*What is being asked*.
Copy every line of the following data that includes the string "code".
* * *
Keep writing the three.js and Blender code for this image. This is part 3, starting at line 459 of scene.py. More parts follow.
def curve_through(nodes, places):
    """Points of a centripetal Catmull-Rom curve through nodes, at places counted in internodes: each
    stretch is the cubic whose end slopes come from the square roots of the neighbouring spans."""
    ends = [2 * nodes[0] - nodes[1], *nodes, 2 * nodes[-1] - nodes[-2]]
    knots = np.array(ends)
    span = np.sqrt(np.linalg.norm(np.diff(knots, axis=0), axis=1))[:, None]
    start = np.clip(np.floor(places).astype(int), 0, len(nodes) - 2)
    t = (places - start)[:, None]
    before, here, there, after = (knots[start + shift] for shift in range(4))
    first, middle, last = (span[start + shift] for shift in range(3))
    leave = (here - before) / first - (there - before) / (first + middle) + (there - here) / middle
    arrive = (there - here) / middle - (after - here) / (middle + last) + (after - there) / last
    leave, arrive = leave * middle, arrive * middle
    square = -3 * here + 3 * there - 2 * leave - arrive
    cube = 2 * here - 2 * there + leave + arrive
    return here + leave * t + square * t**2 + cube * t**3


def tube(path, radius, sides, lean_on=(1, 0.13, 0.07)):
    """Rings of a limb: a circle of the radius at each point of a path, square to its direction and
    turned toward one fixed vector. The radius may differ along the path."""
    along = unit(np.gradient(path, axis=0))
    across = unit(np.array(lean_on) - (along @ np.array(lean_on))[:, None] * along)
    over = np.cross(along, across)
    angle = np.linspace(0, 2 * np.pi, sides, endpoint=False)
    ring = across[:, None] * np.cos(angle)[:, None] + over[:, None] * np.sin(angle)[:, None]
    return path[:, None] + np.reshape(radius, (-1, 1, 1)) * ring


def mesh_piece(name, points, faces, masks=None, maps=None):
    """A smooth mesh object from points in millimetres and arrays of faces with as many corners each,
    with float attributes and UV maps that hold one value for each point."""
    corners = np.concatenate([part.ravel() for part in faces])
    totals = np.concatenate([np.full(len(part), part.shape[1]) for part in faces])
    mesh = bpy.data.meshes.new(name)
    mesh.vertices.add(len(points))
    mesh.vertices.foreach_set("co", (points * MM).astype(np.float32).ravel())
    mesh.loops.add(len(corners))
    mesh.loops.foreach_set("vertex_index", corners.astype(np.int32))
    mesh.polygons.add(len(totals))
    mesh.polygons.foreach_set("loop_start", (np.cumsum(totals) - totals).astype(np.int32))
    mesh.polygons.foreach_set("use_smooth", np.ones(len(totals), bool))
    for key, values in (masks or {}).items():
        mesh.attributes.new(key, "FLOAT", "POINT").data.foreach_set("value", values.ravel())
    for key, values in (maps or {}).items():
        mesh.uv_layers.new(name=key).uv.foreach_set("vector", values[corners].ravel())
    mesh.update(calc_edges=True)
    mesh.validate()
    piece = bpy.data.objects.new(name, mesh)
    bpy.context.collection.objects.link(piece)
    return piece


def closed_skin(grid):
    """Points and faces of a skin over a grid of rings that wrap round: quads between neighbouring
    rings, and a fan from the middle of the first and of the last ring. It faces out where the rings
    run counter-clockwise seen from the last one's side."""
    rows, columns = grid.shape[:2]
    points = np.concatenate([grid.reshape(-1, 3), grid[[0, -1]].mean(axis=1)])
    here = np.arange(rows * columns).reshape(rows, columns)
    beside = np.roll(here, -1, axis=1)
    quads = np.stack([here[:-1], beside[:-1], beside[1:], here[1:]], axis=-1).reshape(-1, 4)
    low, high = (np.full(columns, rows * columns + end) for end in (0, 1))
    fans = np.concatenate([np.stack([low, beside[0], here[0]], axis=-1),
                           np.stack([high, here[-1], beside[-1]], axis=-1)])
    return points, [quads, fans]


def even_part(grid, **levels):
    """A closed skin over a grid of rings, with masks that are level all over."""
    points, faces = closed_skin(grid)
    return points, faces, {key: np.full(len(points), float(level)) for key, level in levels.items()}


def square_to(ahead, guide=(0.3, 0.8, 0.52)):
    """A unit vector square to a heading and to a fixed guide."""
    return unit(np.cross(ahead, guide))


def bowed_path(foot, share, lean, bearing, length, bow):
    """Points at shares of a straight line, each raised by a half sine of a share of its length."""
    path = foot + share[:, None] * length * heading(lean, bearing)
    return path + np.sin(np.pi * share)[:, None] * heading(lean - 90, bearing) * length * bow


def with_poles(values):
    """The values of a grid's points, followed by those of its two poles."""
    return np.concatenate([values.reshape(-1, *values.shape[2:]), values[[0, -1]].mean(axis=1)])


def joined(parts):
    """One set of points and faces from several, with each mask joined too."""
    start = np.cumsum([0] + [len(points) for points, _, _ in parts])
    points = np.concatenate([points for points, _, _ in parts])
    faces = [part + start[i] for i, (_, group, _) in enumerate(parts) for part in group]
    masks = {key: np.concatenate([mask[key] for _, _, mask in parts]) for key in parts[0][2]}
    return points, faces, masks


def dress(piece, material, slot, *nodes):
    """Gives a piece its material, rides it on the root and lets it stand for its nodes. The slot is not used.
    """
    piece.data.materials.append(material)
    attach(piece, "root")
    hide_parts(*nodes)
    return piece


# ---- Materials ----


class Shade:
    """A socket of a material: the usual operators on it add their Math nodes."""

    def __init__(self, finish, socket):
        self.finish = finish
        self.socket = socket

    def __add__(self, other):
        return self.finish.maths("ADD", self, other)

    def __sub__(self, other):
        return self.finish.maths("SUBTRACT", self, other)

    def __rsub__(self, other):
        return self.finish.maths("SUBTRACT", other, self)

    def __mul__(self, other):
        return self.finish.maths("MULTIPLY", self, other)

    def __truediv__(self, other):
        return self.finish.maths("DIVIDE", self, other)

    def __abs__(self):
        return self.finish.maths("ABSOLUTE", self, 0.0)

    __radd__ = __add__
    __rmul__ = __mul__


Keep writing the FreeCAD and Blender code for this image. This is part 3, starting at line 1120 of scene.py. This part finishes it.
* * *
*Answer below*.
Keep writing the three.js and Blender code for this image. This is part 3, starting at line 459 of scene.py. More parts follow.
Keep writing the FreeCAD and Blender code for this image. This is part 3, starting at line 1120 of scene.py. This part finishes it.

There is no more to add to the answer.